# su m'aime pas

## ganjo

Salut

Quelqu'un saurait pourquoi lorsqu'un user fait un su, 

il se retrouve invariablment avec ce message :

 *Quote:*   

> 
> 
> su: Permission denied
> 
> Désolé 
> ...

 

alors que le pass est bon bien sur.

Je pense que ca vient de la conf de pam, mais je trouve pas grand chose la dessus

----------

## sergio

Ton utilisateur doit faire partie du groupe "wheel" sinon il peut pas faire de "su"...

A+

----------

## ganjo

ah tout simplement

en plus cest indiqué dans le man de su... ca mapprendra a aller voir chercher partout sauf a la source du problème !

Merci

----------

## spOOwn

et oui faut lire la doc et les FAQ  :Mr. Green: 

rien de plus genial que se tapé des pages et des pages de documentation sous linux   :Laughing: 

----------

## DuF

Ce qui est marrant des fois, tu lis 4-5 docs sur un sujet sans résoudre ton problème, et en fait la solution se trouvait dans la 6ème doc que tu allais lire avant de posé ta question sur des forums  :Smile: 

Genre mon thread sur les thèmes et GTK, ça faisait un bout de temps que je lisais des trucs dessus, que je tournais en rond, et c juste après avoir posé ma question que je tombe sur les bonnes infos, etc...

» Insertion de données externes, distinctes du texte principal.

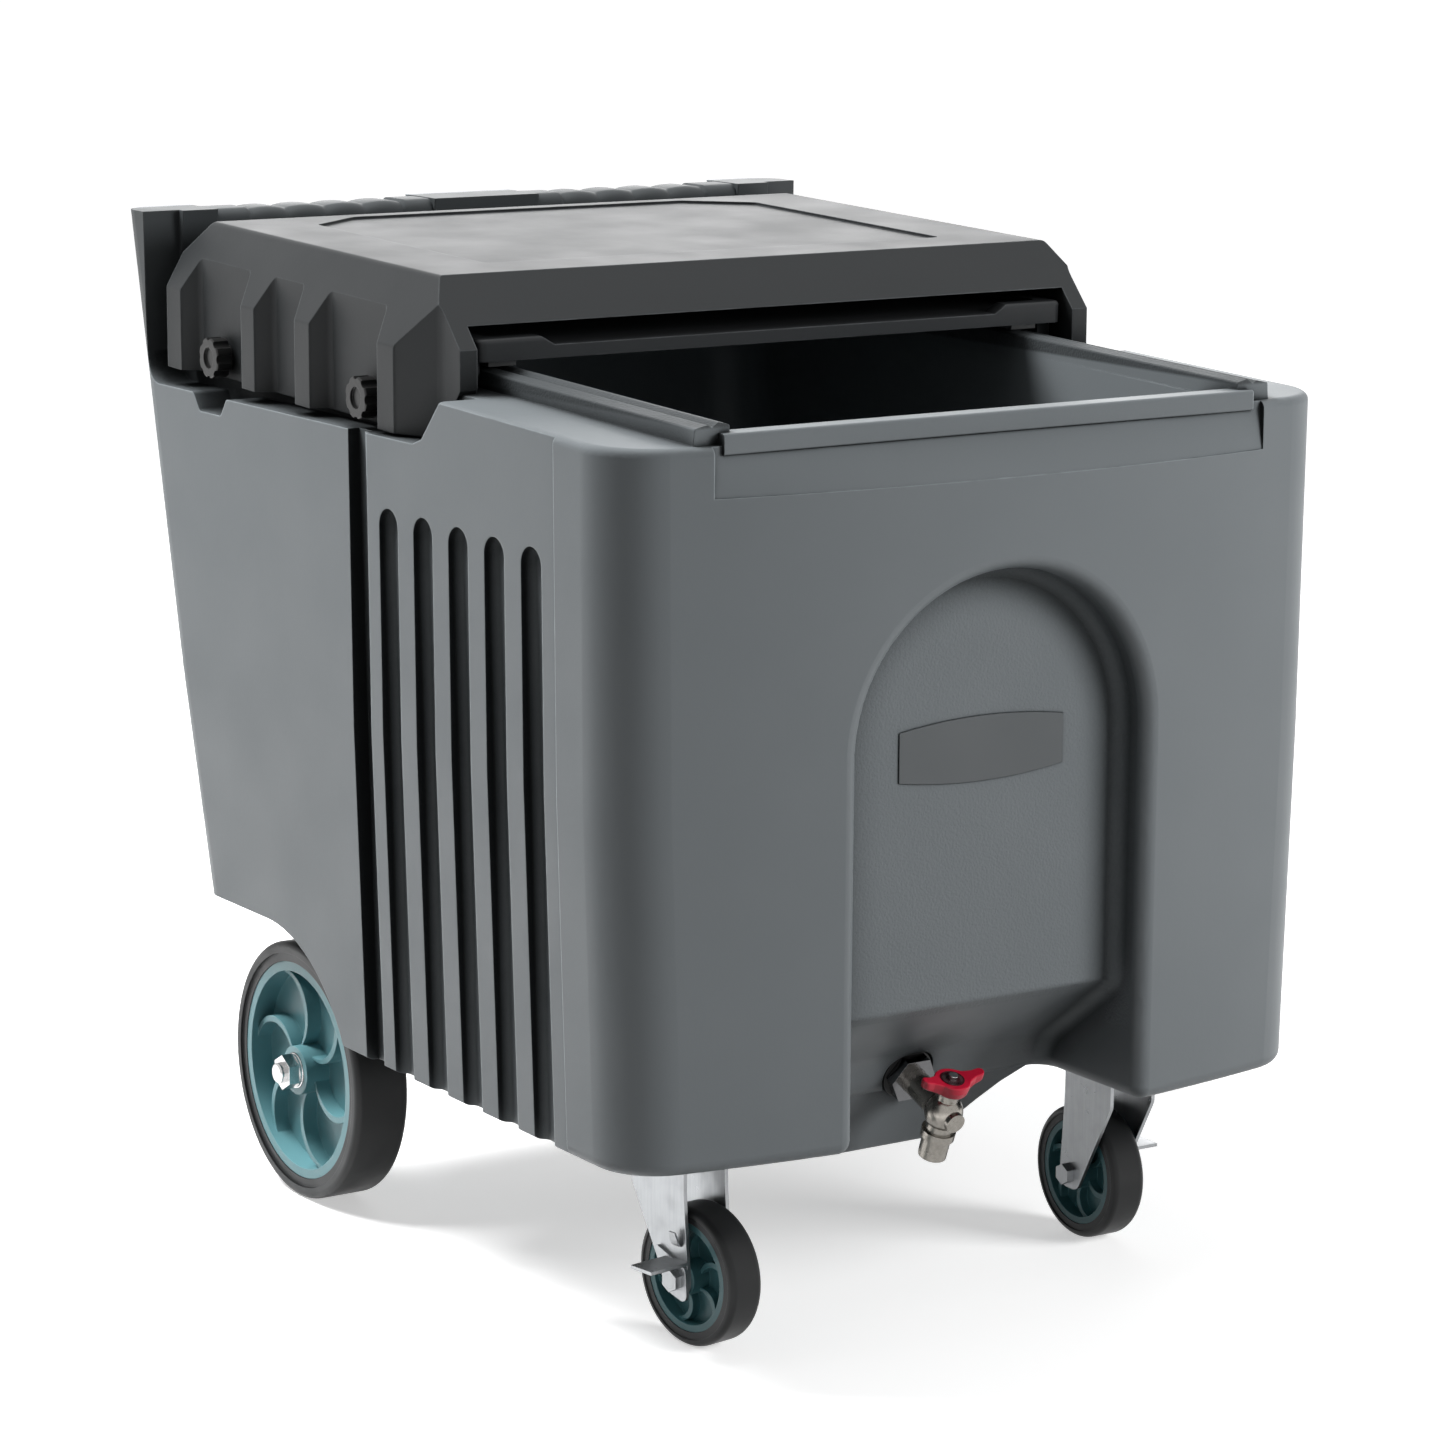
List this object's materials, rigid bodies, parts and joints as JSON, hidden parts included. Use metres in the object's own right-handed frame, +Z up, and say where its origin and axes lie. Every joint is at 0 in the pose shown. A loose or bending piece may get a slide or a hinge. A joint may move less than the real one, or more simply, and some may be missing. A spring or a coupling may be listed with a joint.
{
  "type": "mobile ice bin",
  "caption": "Wheeled, insulated ice bin with a sliding lid under a rear hood, push handle, rear wheels, front swivel casters with brakes and a drain tap.",
  "frame": {"origin": "floor level, in the middle of the overall width and length", "axes": "+Z up, -Y towards the drain side, +X to the right of someone who looks along +Y"},
  "size_m": [0.6034, 0.7619, 0.747],
  "materials": {
    "body_plastic": "fine-grained dark grey moulded polyethylene",
    "badge_plastic": "smooth dark grey",
    "hood_plastic": "fine-grained charcoal moulded polyethylene",
    "lid_plastic": "fine-grained charcoal moulded polyethylene",
    "glide_plastic": "natural glide strip",
    "knob_plastic": "black",
    "stud_steel": "zinc plated",
    "insert_brass": "machined",
    "axle_steel": "zinc plated",
    "bracket_steel": "dark coat",
    "wheel_teal": "teal moulded",
    "tyre_rubber": "black",
    "bearing_plastic": "black",
    "caster_zinc": "bright zinc",
    "brake_zinc": "bright zinc",
    "gasket_rubber": "black",
    "tap_nickel": "nickel plated brass",
    "tap_steel": "polished",
    "handle_red": "red"
  },
  "bodies": {
    "bin": {"body_shell": "body_plastic", "badge_plate": "badge_plastic", "hood": "hood_plastic", "knob_inserts": "insert_brass", "rear_axle": "axle_steel", "axle_brackets": "bracket_steel", "bracket_bolts": "bracket_steel", "axle_rings": "axle_steel", "axle_nuts": "axle_steel", "caster_plate_left": "caster_zinc", "caster_plate_right": "caster_zinc", "caster_race_left": "caster_zinc", "caster_race_right": "caster_zinc", "caster_kingpin_left": "caster_zinc", "caster_kingpin_right": "caster_zinc", "caster_bolts": "caster_zinc", "drain_gasket": "gasket_rubber", "drain_lock_nut": "tap_nickel", "tap_body": "tap_nickel"},
    "lid": {"sliding_lid": "lid_plastic", "lid_runners": "glide_plastic"},
    "rear_wheel_left": {"rear_wheel_core_left": "wheel_teal", "rear_tyre_left": "tyre_rubber", "rear_bearing_left": "bearing_plastic"},
    "rear_wheel_right": {"rear_wheel_core_right": "wheel_teal", "rear_tyre_right": "tyre_rubber", "rear_bearing_right": "bearing_plastic"},
    "caster_swivel_left": {"caster_fork_left": "caster_zinc", "caster_axle_bolt_left": "caster_zinc", "caster_axle_nut_left": "caster_zinc"},
    "caster_wheel_left": {"caster_wheel_core_left": "wheel_teal", "caster_tyre_left": "tyre_rubber"},
    "caster_brake_left": {"caster_brake_lever_left": "brake_zinc"},
    "caster_swivel_right": {"caster_fork_right": "caster_zinc", "caster_axle_bolt_right": "caster_zinc", "caster_axle_nut_right": "caster_zinc"},
    "caster_wheel_right": {"caster_wheel_core_right": "wheel_teal", "caster_tyre_right": "tyre_rubber"},
    "caster_brake_right": {"caster_brake_lever_right": "brake_zinc"},
    "tap_turn": {"tap_ball": "tap_steel", "tap_stem": "tap_steel", "tap_handle": "handle_red", "tap_handle_nut": "tap_steel"},
    "knob_front_left": {"knob_front_left": "knob_plastic", "knob_stud_front_left": "stud_steel"},
    "knob_rear_left": {"knob_rear_left": "knob_plastic", "knob_stud_rear_left": "stud_steel"},
    "knob_front_right": {"knob_front_right": "knob_plastic", "knob_stud_front_right": "stud_steel"},
    "knob_rear_right": {"knob_rear_right": "knob_plastic", "knob_stud_rear_right": "stud_steel"}
  },
  "joints": [
    {"name": "lid_slide", "type": "slide", "parent": "bin", "child": "lid", "axis": [0, -0.9995, -0.0332], "range_m": [0, 0.285]},
    {"name": "rear_wheel_spin_left", "type": "hinge", "parent": "bin", "child": "rear_wheel_left", "pos_m": [-0.2455, 0.1724, 0.1], "axis": [1, 0, 0], "continuous": true},
    {"name": "rear_wheel_spin_right", "type": "hinge", "parent": "bin", "child": "rear_wheel_right", "pos_m": [0.2455, 0.1724, 0.1], "axis": [1, 0, 0], "continuous": true},
    {"name": "caster_swivel_left", "type": "hinge", "parent": "bin", "child": "caster_swivel_left", "pos_m": [-0.1927, -0.255, 0.14], "axis": [0, 0, 1], "continuous": true},
    {"name": "caster_spin_left", "type": "hinge", "parent": "caster_swivel_left", "child": "caster_wheel_left", "pos_m": [-0.18878, -0.28121, 0.05], "axis": [-0.989, -0.1478, 0], "continuous": true},
    {"name": "caster_brake_left", "type": "hinge", "parent": "caster_swivel_left", "child": "caster_brake_left", "pos_m": [-0.18878, -0.28121, 0.05], "axis": [-0.989, -0.1478, 0], "range_deg": [0, 18]},
    {"name": "caster_swivel_right", "type": "hinge", "parent": "bin", "child": "caster_swivel_right", "pos_m": [0.1927, -0.255, 0.14], "axis": [0, 0, 1], "continuous": true},
    {"name": "caster_spin_right", "type": "hinge", "parent": "caster_swivel_right", "child": "caster_wheel_right", "pos_m": [0.19307, -0.2285, 0.05], "axis": [0.9999, -0.014, 0], "continuous": true},
    {"name": "caster_brake_right", "type": "hinge", "parent": "caster_swivel_right", "child": "caster_brake_right", "pos_m": [0.19307, -0.2285, 0.05], "axis": [0.9999, -0.014, 0], "range_deg": [0, 18]},
    {"name": "tap_turn", "type": "hinge", "parent": "bin", "child": "tap_turn", "pos_m": [0, -0.30673, 0.1438], "axis": [0, -0.3584, 0.9336], "range_deg": [0, 90]},
    {"name": "knob_turn_front_left", "type": "hinge", "parent": "bin", "child": "knob_front_left", "pos_m": [-0.2855, 0.01, 0.639], "axis": [-1, 0, 0], "continuous": true},
    {"name": "knob_turn_rear_left", "type": "hinge", "parent": "bin", "child": "knob_rear_left", "pos_m": [-0.2855, 0.242, 0.644], "axis": [-1, 0, 0], "continuous": true},
    {"name": "knob_turn_front_right", "type": "hinge", "parent": "bin", "child": "knob_front_right", "pos_m": [0.2855, 0.01, 0.639], "axis": [1, 0, 0], "continuous": true},
    {"name": "knob_turn_rear_right", "type": "hinge", "parent": "bin", "child": "knob_rear_right", "pos_m": [0.2855, 0.242, 0.644], "axis": [1, 0, 0], "continuous": true}
  ]
}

Ca me fait marrer  :Very Happy: 

----------

## Bouiaw

Des fois je me dis que je l'ai traduite pour rien cette faq du forum   :Confused: 

----------

## DuF

Mais non, je suis sûr que ça a servi à pleins de monde, mais si ils n'interviennent pas c'est justement qu'ils l'ont lu  :Smile: 

----------

## pounard

je confirme g lu ton post sur gtk, meme si ca m' a pas aidé jlé lue quand meme  :Smile: 

----------

## Bouiaw

 :Very Happy: 

----------